I see people going around in glasses.  I had said she was m*********** in pleasure putting my mom in glasses.  I had just said I was happy to get my new contacts for the 1st time.  I said that cuz she should be put in her place and she's an adult.  I didn't mean anything sarcastic about the word!  Just like symbolically, like how things were.  I should have started to explain things already when I posted them.  She thinks she's a joke spreading to others that they won't believe it tho she does not care but only looks for things that are obvious and easier to understand, like that what I said was bad, tho if you don't look at it sarcastically it might even seem nice/okay.  Something went wrong.  I was sure it was because of her.

Do you want this to happen to you?

You are a slave to this girl?  You do everything I earned in place of me to her?

They also made those posts while I was awake.

What do you think I am, some animal or a n*****?

They are also doing messages to turn me off a certain way.

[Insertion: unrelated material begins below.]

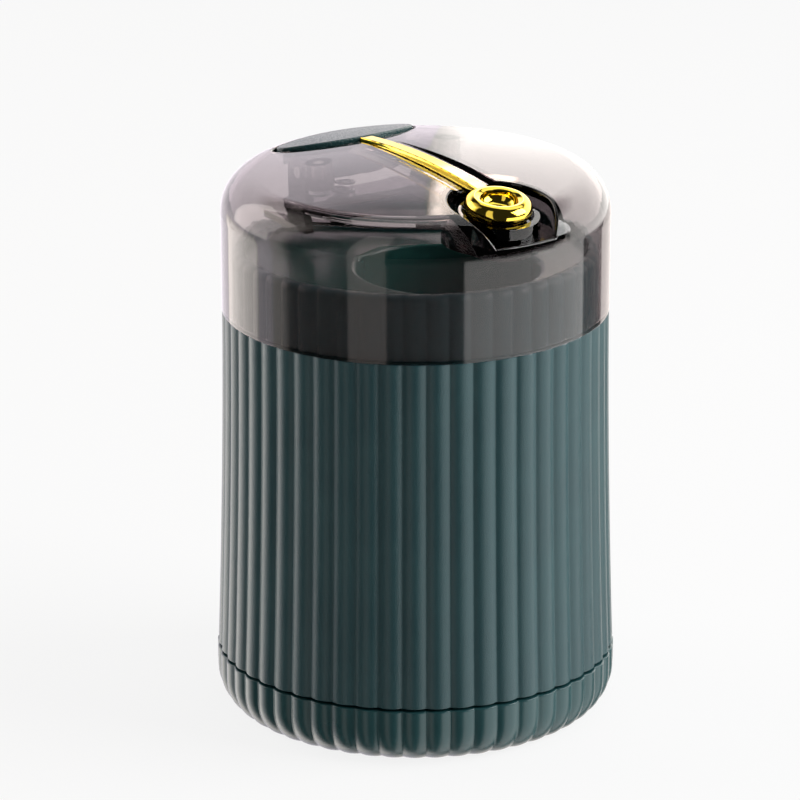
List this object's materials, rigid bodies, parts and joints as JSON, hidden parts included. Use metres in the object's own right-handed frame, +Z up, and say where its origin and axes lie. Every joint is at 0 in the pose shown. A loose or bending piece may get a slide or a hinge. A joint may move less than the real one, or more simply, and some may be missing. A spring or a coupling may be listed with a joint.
{
  "type": "toothpick dispenser",
  "caption": "Round ribbed toothpick canister with a lift-off smoked dome lid, whose rear finger pad rocks a gold lever so that the ring at its front lifts a pick.",
  "frame": {"origin": "centre of the base, on the surface it stands on", "axes": "+Z up along the canister's axis; the ring is at the front, -Y; the finger pad at the rear, +Y"},
  "size_m": [0.06, 0.06, 0.085],
  "materials": {
    "frosted_green": "frosted, sparkling grain",
    "satin_green": "satin",
    "dark_green": "smooth",
    "grained_green": "leather grain",
    "smoked_clear": "polished, smoked clear",
    "smoked_dark": "polished, dark smoke",
    "gold": "bright gold plate",
    "steel": "zinc plated"
  },
  "bodies": {
    "canister": {"body_shell": "frosted_green", "base_cap": "satin_green", "pick_magazine": "dark_green"},
    "lid": {"lid_shell": "smoked_clear", "outlet_spout": "smoked_dark", "lever_bracket": "smoked_dark", "bracket_screws": "steel", "pivot_pin": "steel", "return_spring": "steel"},
    "lever": {"rocker": "dark_green", "press_pad": "grained_green", "pick_lever": "gold", "pad_screws": "steel"}
  },
  "joints": [
    {"name": "lid_lift", "type": "slide", "parent": "canister", "child": "lid", "axis": [0, 0, 1], "range_m": [0, 0.03]},
    {"name": "lever_press", "type": "hinge", "parent": "lid", "child": "lever", "pos_m": [0, 0.0132, 0.0799], "axis": [-1, 0, 0], "range_deg": [0, 18], "stiffness_Nm_per_rad": 0.04, "springref_deg": -8.59, "deforming": ["return_spring"]}
  ]
}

This girl has nothing to do with me.  No one cares about Ellen.

Glitch

Sometimes, the Posts page is shaded over and I have to load again myself.

They won't quit.

2 guys who I liked talked to one another, and that girl posted a picture of another guy giving her money.

What's Even Mare Annoying

I think they are mad at the table I kept breaking off their insults by when I put my spoon on the plate.  They were the ones bothering me.  They were nicer at dessert for my brother.  About that, why do I have to worry about others thinking my brother should not matter?  I can just see it.  Most people would be nice cuz they have hi self esteem, anyway.

More

They said "26" now, like our babies 26 years old on that memory.